## Begin DATA EXTRACT

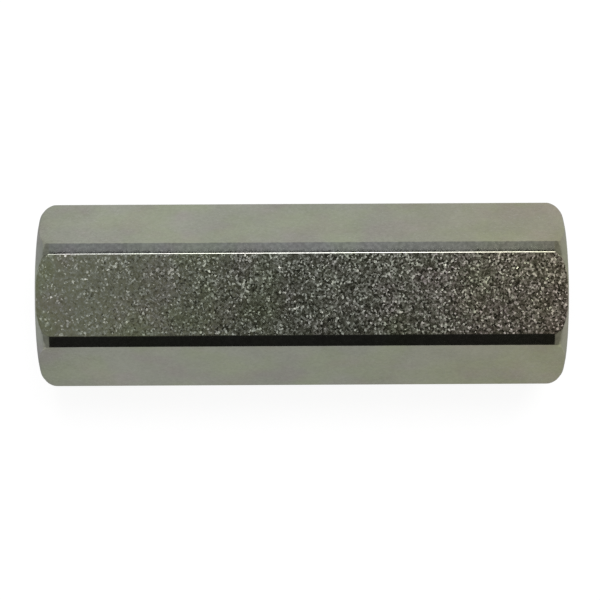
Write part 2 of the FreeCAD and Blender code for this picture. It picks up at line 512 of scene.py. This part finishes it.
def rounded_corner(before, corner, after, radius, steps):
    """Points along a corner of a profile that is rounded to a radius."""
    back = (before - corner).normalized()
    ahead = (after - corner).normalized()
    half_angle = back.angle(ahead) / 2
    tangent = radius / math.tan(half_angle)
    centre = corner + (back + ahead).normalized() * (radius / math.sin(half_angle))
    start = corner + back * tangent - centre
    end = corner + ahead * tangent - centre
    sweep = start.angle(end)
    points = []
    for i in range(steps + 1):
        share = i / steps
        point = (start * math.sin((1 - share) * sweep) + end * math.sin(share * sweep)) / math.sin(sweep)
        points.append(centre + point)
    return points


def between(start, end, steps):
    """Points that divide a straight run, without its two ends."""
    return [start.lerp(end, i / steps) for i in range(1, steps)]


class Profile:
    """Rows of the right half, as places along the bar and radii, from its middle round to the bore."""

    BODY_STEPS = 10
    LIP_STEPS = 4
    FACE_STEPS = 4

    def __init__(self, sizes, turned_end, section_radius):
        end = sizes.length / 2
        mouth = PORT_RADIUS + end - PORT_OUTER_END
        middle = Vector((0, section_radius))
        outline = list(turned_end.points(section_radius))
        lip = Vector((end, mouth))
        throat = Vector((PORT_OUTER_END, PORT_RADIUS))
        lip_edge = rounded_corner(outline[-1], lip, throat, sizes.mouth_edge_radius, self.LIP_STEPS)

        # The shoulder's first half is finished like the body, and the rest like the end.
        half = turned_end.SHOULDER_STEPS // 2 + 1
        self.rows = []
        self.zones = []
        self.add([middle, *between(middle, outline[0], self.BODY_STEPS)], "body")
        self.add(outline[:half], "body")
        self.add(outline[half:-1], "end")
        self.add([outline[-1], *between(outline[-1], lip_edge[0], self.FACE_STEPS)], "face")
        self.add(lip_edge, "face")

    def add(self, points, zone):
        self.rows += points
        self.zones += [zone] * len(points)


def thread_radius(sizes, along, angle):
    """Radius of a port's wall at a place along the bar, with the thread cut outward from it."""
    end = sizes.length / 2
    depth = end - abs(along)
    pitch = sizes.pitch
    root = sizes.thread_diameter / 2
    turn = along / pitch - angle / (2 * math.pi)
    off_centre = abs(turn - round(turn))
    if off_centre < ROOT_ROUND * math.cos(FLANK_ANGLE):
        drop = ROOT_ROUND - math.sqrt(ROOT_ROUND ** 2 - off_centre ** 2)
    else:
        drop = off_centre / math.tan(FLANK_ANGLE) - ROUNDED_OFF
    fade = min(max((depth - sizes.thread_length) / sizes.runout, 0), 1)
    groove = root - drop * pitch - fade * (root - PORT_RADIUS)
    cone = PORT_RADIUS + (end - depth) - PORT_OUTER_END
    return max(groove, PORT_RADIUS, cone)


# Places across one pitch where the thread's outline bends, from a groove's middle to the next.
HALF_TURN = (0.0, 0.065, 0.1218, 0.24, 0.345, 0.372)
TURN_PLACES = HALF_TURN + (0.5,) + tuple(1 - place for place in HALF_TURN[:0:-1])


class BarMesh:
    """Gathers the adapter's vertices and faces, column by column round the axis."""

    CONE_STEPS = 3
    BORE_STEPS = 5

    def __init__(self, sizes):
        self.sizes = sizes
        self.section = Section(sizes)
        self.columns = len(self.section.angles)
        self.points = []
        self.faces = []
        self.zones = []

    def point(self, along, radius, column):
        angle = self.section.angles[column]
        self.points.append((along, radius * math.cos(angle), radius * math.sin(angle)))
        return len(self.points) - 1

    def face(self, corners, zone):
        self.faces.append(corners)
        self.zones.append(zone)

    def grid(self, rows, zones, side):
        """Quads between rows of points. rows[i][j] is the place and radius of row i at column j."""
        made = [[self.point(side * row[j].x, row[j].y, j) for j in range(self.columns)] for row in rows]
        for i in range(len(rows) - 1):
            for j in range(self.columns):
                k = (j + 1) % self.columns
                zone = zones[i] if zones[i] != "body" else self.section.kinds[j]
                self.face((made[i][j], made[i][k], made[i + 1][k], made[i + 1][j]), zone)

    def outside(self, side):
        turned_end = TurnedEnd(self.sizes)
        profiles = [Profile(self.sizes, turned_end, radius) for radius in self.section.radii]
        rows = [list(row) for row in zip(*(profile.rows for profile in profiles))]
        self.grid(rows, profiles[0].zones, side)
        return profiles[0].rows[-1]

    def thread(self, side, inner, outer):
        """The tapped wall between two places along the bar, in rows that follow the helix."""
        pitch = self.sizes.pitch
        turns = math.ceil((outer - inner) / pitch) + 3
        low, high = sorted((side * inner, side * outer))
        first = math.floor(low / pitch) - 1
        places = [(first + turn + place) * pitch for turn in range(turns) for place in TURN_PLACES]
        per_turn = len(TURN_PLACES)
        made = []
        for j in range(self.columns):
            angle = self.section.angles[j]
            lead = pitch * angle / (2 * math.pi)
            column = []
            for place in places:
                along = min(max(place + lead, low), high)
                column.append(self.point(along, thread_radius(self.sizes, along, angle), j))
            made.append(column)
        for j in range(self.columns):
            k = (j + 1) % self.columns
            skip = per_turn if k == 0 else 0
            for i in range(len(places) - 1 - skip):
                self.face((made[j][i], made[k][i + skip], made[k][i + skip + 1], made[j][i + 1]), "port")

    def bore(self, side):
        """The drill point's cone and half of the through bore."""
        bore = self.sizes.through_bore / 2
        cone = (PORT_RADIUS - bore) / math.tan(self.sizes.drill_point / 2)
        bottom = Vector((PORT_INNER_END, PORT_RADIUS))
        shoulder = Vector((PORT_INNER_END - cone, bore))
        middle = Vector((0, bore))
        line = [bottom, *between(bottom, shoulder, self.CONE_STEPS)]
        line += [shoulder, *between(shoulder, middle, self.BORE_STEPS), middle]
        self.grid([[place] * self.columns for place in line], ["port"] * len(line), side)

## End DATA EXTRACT

● GIVEN PROBLEM: Lines from the beginning of the data above through the line containing "FACE_STEPS = 4" are to be returned exactly, and no others.

● OUTPUT OF THE TASK:
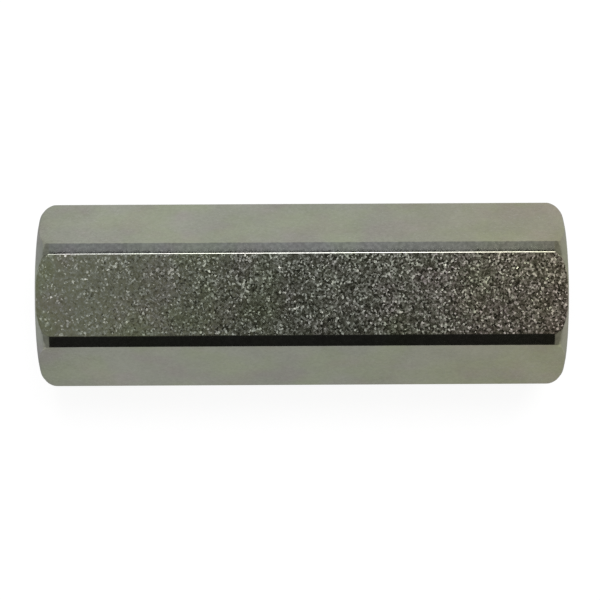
Write part 2 of the FreeCAD and Blender code for this picture. It picks up at line 512 of scene.py. This part finishes it.
def rounded_corner(before, corner, after, radius, steps):
    """Points along a corner of a profile that is rounded to a radius."""
    back = (before - corner).normalized()
    ahead = (after - corner).normalized()
    half_angle = back.angle(ahead) / 2
    tangent = radius / math.tan(half_angle)
    centre = corner + (back + ahead).normalized() * (radius / math.sin(half_angle))
    start = corner + back * tangent - centre
    end = corner + ahead * tangent - centre
    sweep = start.angle(end)
    points = []
    for i in range(steps + 1):
        share = i / steps
        point = (start * math.sin((1 - share) * sweep) + end * math.sin(share * sweep)) / math.sin(sweep)
        points.append(centre + point)
    return points


def between(start, end, steps):
    """Points that divide a straight run, without its two ends."""
    return [start.lerp(end, i / steps) for i in range(1, steps)]


class Profile:
    """Rows of the right half, as places along the bar and radii, from its middle round to the bore."""

    BODY_STEPS = 10
    LIP_STEPS = 4
    FACE_STEPS = 4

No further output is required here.